Have you try to exclude the bin-log files and index, or all mysql related logs from the tar ? same issue?

Maybe that "sync_binlog = 1" + tar has some blocking effect ?

1
  • I can't disable binlog completely, because i will lose my replication and i can't afford to do that. I've tried sync_binlog = 0 but there is no effect.
    – Paxxil
    Apr 11, 2011 at 9:18
0

I should consider using pmp (poor man's profiler) to trace all system calls done by MySQL process during one of those slowdown periods.

With it, you may discover what's making the process wait for so long that seems hung.

Good luck.

1
  • I've tried pmp, but i cannot get it to work. I get the following error: ../../gdb/linux-nat.c:1361: internal-error: linux_nat_post_attach_wait: Assertion 'pid == new_pid && WIFSTOPPED (status)' failed. A problem internal to GDB has been detected, further debugging may prove unreliable
    – Paxxil
    Apr 11, 2011 at 9:13
0

I agree with poisonbit, but I can't upvote yet. So here's my version:

Are you absolutely certain that this happens on arbitrary paths ?? As in, any/all paths that have absolutely nothing to do with /var/log or /var/lib ?? Does this problem occur when you're backing up your home directory or /etc for example ?? I suspect your issue is merely a conflict between MySQL and tar.

There is nothing arbitrary about /var/log and much more so when talking about MySQL with binlog enabled.

tar is an archival command; It stands for 'Tape Archiver'. It is not a compression utility, and as such it's going to have wildly different CPU/Mem/disk usage than any compression utility will. You can see and confirm this when you read the man page.

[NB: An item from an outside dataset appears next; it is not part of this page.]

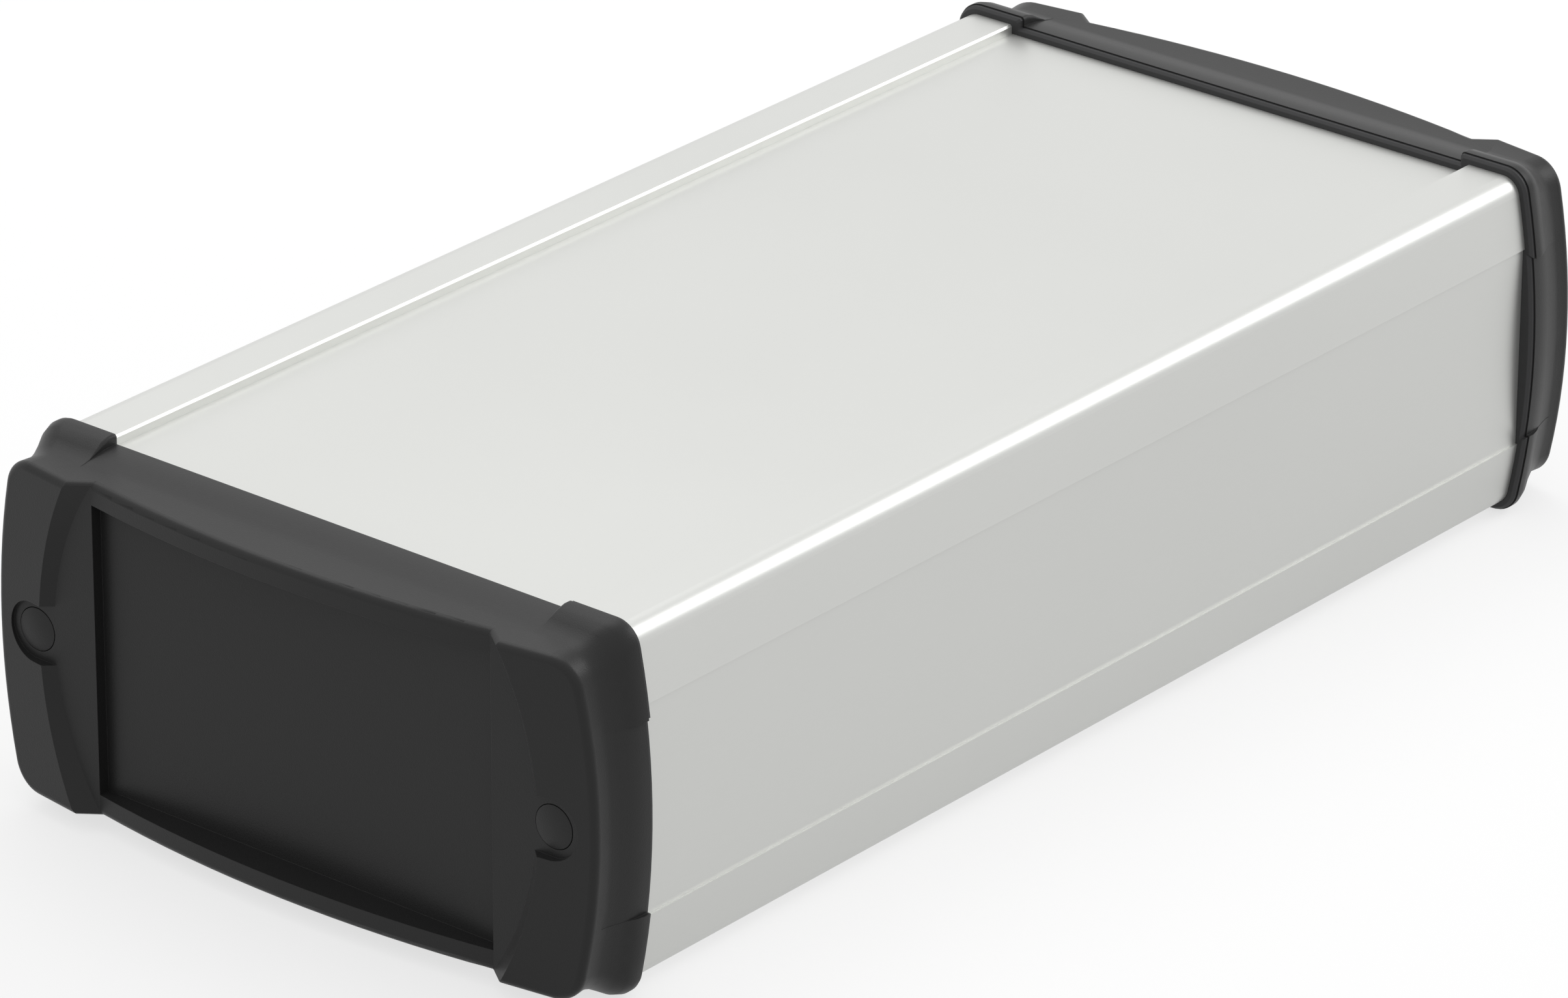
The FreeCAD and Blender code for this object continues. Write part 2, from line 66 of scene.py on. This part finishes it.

It's primary intent is to take an internally consistent copy of a file and put it somewhere else. If MySQL freaks out only when tar is running, then it's likely tar is pissing off MySQL, and you should shut down MySQL when running backups on /var/log, or use a different backup utility like, say, mysqldump or mysqlhotcopy. Although if all you're doing is copying the binlogs, then perhaps a simple cp will work better than tar.